Scripts that build objects:
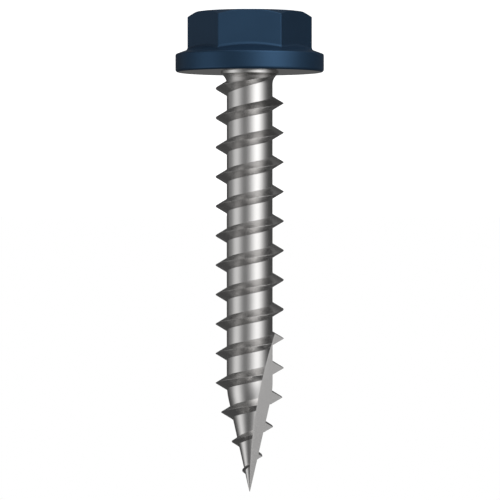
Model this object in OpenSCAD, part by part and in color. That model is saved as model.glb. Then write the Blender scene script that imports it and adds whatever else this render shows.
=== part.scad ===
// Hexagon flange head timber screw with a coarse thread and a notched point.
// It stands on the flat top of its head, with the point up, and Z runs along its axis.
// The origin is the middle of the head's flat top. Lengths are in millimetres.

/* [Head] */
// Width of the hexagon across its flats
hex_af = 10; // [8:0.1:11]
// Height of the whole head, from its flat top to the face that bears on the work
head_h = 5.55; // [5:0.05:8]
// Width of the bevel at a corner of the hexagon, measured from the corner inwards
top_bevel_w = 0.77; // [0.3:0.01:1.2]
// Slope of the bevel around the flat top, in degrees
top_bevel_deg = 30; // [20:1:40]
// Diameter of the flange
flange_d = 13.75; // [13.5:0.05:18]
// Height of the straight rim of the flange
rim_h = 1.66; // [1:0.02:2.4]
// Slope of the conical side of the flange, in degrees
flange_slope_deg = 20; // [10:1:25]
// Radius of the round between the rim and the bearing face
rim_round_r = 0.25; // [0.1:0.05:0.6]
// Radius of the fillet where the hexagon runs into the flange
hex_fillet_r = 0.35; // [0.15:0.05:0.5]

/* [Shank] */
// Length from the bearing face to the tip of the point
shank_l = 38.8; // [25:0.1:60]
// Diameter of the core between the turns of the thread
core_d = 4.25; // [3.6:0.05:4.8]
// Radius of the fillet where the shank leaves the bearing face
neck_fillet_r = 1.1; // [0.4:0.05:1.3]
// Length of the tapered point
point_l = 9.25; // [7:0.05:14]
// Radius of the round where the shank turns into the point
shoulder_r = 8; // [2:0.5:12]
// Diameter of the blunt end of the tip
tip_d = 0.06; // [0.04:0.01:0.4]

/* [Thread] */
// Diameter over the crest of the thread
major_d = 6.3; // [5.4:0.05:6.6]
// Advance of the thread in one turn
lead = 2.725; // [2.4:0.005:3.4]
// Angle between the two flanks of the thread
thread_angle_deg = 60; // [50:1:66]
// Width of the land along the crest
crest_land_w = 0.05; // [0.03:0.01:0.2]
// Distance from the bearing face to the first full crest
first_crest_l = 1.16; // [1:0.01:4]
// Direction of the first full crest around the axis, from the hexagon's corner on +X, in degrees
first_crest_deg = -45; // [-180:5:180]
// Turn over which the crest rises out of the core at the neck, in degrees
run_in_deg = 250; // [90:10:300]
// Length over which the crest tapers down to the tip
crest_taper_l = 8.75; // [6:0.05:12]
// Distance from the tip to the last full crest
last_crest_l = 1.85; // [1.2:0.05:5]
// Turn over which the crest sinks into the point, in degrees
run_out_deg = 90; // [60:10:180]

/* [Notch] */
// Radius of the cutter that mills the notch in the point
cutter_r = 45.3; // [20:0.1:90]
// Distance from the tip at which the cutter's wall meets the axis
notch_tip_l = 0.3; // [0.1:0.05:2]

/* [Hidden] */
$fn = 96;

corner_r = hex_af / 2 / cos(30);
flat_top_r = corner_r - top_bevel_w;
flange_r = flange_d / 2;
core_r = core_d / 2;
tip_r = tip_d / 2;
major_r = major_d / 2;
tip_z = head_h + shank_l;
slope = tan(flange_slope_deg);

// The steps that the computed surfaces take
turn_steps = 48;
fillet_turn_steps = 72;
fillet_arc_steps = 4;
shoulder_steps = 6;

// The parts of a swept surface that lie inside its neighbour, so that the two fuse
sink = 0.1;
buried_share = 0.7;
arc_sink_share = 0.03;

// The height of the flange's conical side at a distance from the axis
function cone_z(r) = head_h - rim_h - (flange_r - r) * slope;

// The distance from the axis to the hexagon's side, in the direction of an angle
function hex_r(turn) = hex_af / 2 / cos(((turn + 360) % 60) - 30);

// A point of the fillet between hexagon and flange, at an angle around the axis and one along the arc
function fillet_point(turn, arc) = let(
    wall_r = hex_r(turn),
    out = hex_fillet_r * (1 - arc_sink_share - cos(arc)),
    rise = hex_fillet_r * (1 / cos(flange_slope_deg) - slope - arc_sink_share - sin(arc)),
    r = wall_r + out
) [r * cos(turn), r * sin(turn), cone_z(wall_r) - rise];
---
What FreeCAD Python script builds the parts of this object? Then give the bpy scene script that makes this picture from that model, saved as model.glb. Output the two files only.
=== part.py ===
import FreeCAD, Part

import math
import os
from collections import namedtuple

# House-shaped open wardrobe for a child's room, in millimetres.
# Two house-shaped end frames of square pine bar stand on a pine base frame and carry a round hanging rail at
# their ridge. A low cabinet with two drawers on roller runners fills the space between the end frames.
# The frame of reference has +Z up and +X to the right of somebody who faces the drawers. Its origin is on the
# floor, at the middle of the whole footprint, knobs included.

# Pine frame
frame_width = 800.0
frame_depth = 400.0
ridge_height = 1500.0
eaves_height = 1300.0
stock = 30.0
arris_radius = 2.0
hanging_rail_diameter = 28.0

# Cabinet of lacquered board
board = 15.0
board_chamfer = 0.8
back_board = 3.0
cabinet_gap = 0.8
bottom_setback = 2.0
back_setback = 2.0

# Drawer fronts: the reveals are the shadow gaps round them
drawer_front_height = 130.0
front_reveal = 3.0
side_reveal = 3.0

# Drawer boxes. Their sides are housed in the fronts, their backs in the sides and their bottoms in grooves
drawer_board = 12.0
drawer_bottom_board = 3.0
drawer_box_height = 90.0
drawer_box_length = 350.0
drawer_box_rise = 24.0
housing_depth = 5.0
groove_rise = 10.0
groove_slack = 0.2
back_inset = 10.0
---
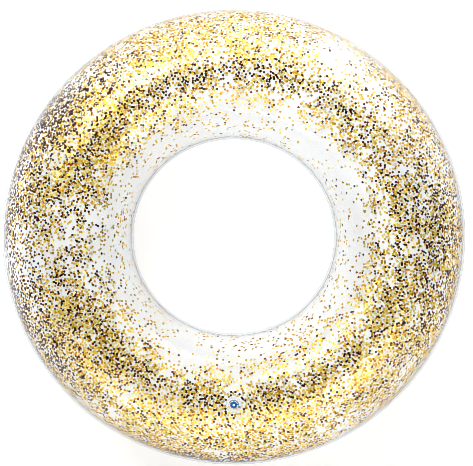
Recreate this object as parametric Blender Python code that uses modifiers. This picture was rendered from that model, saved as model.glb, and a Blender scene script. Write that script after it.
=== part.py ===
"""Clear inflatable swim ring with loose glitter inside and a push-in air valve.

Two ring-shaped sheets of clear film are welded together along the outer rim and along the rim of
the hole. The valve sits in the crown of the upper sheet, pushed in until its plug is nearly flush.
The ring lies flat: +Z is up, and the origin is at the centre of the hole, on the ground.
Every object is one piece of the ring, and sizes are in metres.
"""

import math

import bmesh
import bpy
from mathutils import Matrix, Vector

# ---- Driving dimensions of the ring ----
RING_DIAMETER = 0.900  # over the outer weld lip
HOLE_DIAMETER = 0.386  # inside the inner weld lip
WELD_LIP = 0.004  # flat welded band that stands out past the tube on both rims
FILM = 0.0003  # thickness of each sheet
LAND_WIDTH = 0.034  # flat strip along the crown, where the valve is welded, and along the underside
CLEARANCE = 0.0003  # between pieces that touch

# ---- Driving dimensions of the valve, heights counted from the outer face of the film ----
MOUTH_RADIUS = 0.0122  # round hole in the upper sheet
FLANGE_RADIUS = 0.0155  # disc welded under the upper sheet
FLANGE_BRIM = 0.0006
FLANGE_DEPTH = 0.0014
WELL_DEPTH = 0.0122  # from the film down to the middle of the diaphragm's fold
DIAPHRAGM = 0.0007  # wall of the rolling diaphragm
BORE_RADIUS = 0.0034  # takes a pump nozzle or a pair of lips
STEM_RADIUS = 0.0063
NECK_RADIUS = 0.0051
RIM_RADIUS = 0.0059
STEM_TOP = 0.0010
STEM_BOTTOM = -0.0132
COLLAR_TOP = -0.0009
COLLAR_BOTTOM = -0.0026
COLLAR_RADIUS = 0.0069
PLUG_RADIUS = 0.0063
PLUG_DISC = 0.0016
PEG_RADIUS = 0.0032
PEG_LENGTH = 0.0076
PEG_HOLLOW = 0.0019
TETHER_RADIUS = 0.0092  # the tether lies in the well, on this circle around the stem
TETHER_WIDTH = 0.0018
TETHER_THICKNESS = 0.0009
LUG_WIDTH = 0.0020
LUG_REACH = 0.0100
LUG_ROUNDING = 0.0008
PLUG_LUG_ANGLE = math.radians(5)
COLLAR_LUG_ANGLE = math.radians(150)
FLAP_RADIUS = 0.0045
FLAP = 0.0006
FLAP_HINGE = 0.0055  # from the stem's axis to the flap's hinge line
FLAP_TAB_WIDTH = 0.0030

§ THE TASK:
Take the line containing "Recreate this object" and the line containing "push-in air valve.". Write out both and all lines between, exactly, and nothing more.

§ OUTPUT FOR THIS EXERCISE:
Recreate this object as parametric Blender Python code that uses modifiers. This picture was rendered from that model, saved as model.glb, and a Blender scene script. Write that script after it.
=== part.py ===
"""Clear inflatable swim ring with loose glitter inside and a push-in air valve.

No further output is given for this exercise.